Sunwest Trust, Inc. the New Mexico Company that acts as an escrow agent and self-directed IRA custodian, claims the self directed IRA funds placed with their firm are FDIC insured through local banks. Sunwest Trust further claims that it is financially sound and is not directly affected by the day-to-day volatility of the stock market. Since Sunwest Trust’s clients are self-directed, their investments are under each client’s direct control and are diversified in non-traditional assets, which are not directly indexed to the ups and downs of the stock market.

“With the current economic scenario being what it is, clients are naturally concerned about the security of their retirement money,” says Terry White, CEO of Sunwest Trust. “Large financial institutions including banks and lending agencies failing at regular intervals make headlines in the print and electronic media quite often, thus creating a suspicion in the mind of the clients about the security of their investments,” White adds.

Sunwest Trust deposits the IRA funds received from its clients into FDIC-insured banks.
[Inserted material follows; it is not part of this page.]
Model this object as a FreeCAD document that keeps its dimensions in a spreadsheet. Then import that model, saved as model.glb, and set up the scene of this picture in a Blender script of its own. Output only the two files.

Although Sunwest Trust, Inc. only requires a minimum account balance of $400, “with the recent passage of the Financial Rescue Legislation this month, Individual Retirement Accounts (IRAs) are now insured by the FDIC up to $250,000 until December 2009,” says White, CEO of Sunwest Trust, Inc., as he attempted to avert growing suspicion among customers on the fate of their deposits.

Sunwest Trust is currently serving 14,000 individuals and companies and covering assets to the tune of $1 billion. “In August, the company had a record-breaking month, in terms of opening new accounts, and September is not far behind. The achievements during both these months were higher than the previous record, which was set in April, 2007,” states Terry, projecting an attractive picture of the company’s achievements.

Company management has very high expectations for making the current year the greatest in its 21 years. The company also claims to have achieved a growth rate of 15% annually and to have provided high-quality services to its customers.

In the world of finance, fortunes are often made in down markets. One only needs to use foresight and fortitude to make the right decisions in time. Retirement plans can succeed with diversification plans. “The self directed IRA could well be one of the best ways to achieve success with post retirement investments,” adds White.

Although the stock market may fluctuate and credit may tighten, it doesn’t mean that the avenues for lucrative investments are all closed. Diversification continues to be paramount to a successful retirement plan, and having a self-directed IRA may be central in achieving this. For example, with real estate property values nearing all-time lows this may be an excellent time to purchase property as part of one’s IRA.

About Sunwest Trust, Inc.
Sunwest Trust is an independently owned private company which offers self-directed IRA custodian and escrow services. The company offers a huge range of financial services providing post retirement benefits, private mortgages, real estate contacts and other related fields for its clients. FDIC insured banks back the self directed IRA funds of their clients.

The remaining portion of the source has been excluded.